Rows ▸
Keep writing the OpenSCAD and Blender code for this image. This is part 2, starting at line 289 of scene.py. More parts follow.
...
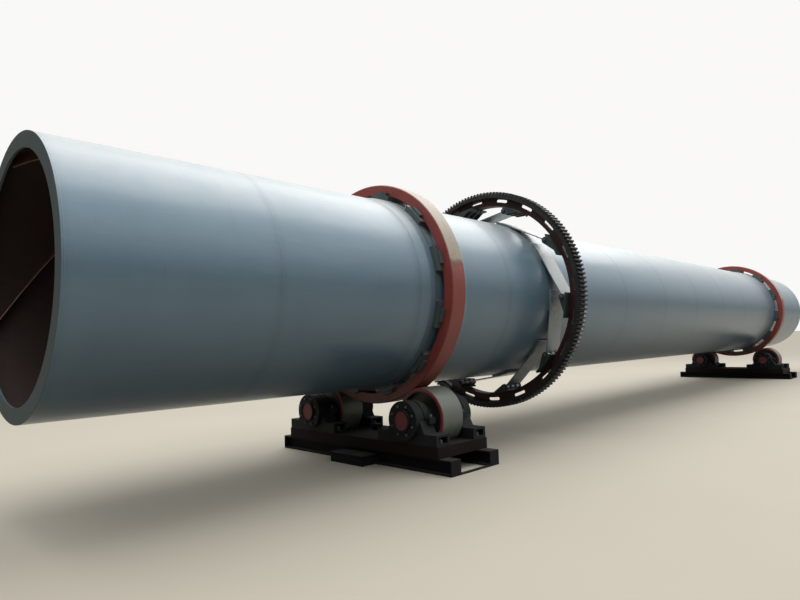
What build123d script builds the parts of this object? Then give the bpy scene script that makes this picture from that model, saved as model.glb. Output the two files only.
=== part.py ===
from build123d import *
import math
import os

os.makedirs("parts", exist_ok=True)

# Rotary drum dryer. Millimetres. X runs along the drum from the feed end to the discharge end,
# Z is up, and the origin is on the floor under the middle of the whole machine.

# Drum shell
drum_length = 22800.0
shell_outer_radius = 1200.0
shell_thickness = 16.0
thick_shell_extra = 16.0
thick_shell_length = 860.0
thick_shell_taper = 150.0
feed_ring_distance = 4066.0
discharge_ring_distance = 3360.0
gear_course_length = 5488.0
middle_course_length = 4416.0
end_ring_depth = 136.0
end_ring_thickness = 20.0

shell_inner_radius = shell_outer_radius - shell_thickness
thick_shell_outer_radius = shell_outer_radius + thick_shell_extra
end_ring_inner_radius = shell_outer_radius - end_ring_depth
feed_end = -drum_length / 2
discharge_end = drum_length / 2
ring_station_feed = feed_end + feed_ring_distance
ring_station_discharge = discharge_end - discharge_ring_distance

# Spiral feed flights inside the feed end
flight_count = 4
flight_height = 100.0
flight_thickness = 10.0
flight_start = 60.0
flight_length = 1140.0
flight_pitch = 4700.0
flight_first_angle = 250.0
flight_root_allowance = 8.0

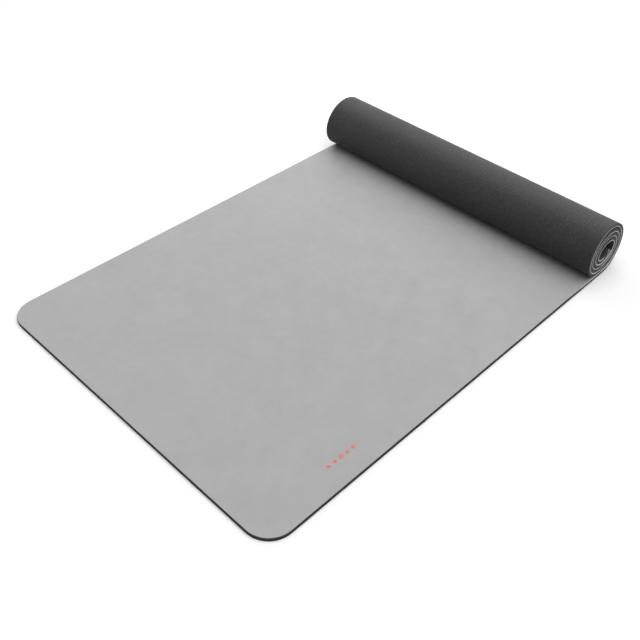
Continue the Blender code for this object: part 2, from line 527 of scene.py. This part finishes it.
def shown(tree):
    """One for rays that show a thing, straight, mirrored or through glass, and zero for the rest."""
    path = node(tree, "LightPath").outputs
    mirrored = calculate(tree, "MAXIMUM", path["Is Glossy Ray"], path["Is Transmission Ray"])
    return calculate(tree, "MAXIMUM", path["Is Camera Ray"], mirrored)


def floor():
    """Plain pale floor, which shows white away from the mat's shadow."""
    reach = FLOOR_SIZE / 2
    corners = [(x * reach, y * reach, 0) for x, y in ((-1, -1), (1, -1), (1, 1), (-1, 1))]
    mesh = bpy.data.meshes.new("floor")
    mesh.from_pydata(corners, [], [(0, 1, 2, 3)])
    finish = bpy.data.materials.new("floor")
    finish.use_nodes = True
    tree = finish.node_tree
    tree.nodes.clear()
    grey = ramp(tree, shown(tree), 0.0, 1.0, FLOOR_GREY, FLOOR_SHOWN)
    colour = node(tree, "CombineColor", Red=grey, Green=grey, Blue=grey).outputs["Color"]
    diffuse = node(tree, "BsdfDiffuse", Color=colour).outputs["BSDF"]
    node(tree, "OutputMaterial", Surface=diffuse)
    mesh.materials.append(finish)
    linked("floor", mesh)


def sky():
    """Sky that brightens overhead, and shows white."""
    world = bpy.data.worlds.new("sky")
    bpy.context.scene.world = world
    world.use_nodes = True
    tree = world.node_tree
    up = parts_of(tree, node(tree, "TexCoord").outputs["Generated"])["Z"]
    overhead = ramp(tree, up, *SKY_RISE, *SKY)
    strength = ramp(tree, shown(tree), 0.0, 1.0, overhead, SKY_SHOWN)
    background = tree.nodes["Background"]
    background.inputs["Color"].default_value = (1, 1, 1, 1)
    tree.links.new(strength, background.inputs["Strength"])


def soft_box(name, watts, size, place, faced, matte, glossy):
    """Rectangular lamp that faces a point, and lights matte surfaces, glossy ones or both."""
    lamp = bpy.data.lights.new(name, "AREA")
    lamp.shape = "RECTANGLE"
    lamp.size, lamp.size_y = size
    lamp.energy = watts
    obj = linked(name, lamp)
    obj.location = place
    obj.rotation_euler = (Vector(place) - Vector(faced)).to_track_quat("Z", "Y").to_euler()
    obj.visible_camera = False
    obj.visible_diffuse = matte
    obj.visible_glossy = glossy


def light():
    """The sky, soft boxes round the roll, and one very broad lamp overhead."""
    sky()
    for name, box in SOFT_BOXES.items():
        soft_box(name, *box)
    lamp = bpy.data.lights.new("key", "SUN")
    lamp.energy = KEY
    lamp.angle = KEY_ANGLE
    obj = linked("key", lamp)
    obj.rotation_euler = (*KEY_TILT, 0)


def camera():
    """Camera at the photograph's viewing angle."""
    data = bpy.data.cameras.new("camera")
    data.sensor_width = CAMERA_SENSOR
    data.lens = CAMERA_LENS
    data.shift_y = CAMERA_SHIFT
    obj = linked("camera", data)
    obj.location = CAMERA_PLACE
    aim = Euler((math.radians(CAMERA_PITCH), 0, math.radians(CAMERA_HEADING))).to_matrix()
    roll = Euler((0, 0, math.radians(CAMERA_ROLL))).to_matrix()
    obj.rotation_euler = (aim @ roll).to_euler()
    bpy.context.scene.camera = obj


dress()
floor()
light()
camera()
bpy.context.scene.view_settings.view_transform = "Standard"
---
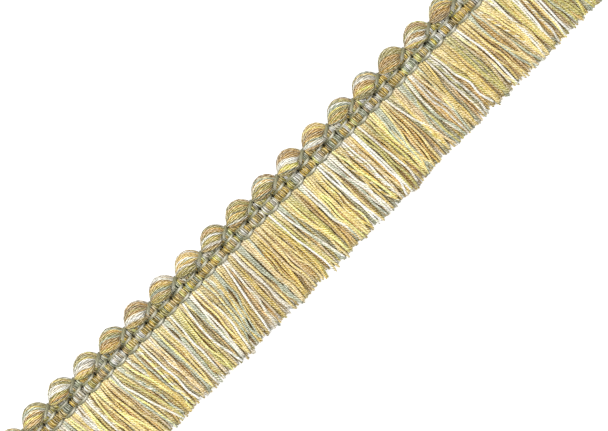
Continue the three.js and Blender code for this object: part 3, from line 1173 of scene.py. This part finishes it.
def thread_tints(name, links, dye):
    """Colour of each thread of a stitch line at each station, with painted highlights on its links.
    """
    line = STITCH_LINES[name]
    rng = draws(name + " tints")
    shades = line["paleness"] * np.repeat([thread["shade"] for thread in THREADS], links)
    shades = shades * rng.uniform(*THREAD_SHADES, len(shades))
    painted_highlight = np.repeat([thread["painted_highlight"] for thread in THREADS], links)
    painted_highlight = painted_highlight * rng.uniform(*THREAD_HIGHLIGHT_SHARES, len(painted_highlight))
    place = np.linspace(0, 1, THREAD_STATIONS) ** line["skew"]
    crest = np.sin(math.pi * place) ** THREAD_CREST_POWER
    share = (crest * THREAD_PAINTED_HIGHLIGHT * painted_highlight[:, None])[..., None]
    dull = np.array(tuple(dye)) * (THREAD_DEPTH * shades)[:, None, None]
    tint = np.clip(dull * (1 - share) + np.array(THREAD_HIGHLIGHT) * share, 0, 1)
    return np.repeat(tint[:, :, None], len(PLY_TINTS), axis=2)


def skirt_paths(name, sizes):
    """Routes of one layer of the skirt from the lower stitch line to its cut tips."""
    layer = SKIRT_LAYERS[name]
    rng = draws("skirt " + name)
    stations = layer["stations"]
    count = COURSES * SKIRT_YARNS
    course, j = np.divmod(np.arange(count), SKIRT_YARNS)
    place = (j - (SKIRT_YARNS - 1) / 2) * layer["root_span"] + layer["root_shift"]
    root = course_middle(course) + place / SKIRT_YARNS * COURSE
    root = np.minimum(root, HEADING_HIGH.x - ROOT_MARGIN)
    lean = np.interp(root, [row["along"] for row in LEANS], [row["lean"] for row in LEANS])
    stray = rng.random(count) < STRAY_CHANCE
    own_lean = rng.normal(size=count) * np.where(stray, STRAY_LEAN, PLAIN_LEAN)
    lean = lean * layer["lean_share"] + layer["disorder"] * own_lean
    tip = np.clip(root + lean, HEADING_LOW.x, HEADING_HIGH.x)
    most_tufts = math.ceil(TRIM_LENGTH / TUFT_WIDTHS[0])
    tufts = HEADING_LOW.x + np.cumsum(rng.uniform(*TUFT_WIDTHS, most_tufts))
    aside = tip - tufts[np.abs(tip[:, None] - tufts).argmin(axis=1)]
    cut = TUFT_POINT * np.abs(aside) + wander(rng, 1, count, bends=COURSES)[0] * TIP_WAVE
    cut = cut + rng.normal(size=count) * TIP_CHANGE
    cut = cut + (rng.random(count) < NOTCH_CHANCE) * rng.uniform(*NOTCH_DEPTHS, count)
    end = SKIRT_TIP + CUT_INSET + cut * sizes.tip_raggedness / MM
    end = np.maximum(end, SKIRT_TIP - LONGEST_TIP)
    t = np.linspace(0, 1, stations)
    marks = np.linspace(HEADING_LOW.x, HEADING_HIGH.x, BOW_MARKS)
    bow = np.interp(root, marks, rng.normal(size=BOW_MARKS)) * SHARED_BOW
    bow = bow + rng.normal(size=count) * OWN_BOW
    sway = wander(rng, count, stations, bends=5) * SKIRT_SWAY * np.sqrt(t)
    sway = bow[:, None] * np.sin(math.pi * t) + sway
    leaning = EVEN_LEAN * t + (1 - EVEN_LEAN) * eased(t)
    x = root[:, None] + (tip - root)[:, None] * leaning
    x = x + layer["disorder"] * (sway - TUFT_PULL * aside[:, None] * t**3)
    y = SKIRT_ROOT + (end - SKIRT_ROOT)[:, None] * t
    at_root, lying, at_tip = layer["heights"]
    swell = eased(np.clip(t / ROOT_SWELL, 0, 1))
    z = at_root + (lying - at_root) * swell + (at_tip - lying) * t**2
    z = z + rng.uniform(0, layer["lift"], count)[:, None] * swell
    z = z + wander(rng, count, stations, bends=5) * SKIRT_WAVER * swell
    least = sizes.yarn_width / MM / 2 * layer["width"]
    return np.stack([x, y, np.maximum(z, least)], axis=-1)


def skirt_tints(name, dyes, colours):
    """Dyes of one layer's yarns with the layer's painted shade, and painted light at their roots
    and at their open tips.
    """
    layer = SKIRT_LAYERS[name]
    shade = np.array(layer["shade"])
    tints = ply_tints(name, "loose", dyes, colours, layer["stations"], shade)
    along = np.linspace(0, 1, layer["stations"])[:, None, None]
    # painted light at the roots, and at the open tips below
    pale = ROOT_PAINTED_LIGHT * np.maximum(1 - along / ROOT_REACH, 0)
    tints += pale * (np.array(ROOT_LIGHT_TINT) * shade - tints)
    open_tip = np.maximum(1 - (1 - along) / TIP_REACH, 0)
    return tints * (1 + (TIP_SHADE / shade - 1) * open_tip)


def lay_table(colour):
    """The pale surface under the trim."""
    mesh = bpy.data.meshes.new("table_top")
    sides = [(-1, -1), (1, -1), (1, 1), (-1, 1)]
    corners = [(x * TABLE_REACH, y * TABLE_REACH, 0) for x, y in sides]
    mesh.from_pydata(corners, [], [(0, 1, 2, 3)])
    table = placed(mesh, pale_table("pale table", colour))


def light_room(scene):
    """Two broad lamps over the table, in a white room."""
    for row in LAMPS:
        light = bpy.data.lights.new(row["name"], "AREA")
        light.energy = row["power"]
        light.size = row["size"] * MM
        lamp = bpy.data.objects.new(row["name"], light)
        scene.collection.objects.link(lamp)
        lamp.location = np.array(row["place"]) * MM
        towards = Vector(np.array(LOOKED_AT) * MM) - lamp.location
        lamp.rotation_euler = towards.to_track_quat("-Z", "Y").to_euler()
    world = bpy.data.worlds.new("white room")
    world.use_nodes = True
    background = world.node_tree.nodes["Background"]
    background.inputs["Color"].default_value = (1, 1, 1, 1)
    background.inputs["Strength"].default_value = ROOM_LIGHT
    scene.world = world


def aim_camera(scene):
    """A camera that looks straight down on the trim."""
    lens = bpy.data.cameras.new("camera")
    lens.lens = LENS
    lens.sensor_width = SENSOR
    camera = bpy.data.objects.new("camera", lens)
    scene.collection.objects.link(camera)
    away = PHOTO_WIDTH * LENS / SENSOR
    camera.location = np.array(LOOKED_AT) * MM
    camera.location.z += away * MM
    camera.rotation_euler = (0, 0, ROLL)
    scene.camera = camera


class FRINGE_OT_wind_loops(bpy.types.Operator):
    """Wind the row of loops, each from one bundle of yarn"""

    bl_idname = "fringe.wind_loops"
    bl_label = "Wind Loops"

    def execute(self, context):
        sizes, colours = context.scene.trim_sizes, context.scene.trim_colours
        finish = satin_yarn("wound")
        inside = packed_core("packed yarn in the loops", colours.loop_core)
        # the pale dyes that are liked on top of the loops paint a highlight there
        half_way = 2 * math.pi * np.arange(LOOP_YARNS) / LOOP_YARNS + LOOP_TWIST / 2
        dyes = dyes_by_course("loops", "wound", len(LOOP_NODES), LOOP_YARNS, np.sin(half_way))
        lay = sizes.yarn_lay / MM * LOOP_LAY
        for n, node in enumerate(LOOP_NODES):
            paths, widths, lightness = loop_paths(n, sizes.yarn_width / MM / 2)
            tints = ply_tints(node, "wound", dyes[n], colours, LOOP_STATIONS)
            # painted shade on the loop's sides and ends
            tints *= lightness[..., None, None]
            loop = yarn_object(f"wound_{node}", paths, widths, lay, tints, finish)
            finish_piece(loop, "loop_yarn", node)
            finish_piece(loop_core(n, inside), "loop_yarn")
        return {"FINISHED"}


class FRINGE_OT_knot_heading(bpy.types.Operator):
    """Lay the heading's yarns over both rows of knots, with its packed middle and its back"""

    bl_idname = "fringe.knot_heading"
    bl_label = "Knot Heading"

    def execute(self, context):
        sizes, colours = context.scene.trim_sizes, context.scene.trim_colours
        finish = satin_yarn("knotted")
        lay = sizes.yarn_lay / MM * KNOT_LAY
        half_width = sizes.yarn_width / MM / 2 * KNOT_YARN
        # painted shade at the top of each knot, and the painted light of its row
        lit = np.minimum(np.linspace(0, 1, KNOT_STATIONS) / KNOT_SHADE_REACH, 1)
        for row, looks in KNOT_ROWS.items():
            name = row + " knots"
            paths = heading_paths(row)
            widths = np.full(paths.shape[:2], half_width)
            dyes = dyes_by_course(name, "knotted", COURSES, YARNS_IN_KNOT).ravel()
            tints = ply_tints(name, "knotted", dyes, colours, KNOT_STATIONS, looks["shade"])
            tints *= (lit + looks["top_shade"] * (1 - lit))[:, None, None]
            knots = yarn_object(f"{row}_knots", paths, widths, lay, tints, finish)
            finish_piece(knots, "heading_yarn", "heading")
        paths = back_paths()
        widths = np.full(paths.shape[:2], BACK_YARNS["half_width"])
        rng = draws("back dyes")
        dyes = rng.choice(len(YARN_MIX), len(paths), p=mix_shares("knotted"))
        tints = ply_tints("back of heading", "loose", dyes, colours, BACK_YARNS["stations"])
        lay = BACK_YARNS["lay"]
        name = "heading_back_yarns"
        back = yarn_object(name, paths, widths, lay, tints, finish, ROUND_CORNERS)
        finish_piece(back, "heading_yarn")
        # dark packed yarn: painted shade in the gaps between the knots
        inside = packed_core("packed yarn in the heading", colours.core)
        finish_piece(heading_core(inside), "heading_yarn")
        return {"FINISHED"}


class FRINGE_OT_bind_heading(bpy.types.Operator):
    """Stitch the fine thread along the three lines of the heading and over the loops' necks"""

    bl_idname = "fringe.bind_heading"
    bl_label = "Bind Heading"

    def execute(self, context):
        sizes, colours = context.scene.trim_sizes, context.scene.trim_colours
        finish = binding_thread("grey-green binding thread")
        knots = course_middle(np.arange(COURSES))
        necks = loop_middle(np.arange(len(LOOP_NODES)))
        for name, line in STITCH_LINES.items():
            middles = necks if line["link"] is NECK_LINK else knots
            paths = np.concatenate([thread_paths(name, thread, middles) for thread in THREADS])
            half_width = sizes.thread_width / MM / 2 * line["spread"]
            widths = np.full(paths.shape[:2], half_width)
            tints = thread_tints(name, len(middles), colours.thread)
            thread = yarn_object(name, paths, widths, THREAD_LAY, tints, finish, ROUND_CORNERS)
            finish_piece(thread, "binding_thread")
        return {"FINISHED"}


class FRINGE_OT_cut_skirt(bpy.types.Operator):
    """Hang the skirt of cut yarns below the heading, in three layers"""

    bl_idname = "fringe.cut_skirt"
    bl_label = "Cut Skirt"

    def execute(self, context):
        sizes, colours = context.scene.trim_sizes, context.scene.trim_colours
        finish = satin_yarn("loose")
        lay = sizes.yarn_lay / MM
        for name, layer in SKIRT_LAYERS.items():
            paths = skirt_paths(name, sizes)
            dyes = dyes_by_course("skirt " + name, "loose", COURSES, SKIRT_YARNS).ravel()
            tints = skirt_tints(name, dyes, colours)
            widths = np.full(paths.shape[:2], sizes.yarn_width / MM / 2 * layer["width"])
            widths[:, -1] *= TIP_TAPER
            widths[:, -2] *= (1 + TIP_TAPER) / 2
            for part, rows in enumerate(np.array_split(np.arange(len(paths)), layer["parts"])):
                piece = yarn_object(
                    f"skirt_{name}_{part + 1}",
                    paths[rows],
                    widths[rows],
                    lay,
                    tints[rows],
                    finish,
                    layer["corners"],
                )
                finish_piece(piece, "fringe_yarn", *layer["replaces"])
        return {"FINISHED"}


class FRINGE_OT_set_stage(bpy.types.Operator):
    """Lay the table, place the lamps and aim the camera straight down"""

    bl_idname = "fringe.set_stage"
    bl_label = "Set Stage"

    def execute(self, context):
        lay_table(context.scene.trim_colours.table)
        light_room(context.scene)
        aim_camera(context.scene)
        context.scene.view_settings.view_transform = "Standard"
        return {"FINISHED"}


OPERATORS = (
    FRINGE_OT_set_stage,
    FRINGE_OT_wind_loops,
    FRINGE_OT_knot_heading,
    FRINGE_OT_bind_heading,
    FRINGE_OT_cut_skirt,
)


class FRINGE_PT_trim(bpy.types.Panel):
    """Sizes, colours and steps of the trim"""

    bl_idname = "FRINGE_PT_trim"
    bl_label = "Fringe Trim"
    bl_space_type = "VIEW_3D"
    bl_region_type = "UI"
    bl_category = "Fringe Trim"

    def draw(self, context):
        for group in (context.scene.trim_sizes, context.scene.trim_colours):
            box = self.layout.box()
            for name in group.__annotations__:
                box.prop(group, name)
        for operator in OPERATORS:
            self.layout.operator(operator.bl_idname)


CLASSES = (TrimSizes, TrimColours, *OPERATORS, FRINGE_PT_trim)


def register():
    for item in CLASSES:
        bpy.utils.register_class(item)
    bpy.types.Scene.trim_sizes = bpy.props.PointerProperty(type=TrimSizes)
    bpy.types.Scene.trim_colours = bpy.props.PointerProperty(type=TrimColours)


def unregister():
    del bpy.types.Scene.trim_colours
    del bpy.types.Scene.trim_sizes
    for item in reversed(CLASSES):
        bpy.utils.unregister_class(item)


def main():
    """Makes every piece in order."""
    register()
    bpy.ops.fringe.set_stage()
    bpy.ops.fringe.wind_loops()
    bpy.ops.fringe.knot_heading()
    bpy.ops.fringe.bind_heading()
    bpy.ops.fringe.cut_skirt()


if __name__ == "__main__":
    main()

To do ▸ Copy out every line of the listing that contains the string "finishes".

Answer to the problem ▸
Continue the Blender code for this object: part 2, from line 527 of scene.py. This part finishes it.
Continue the three.js and Blender code for this object: part 3, from line 1173 of scene.py. This part finishes it.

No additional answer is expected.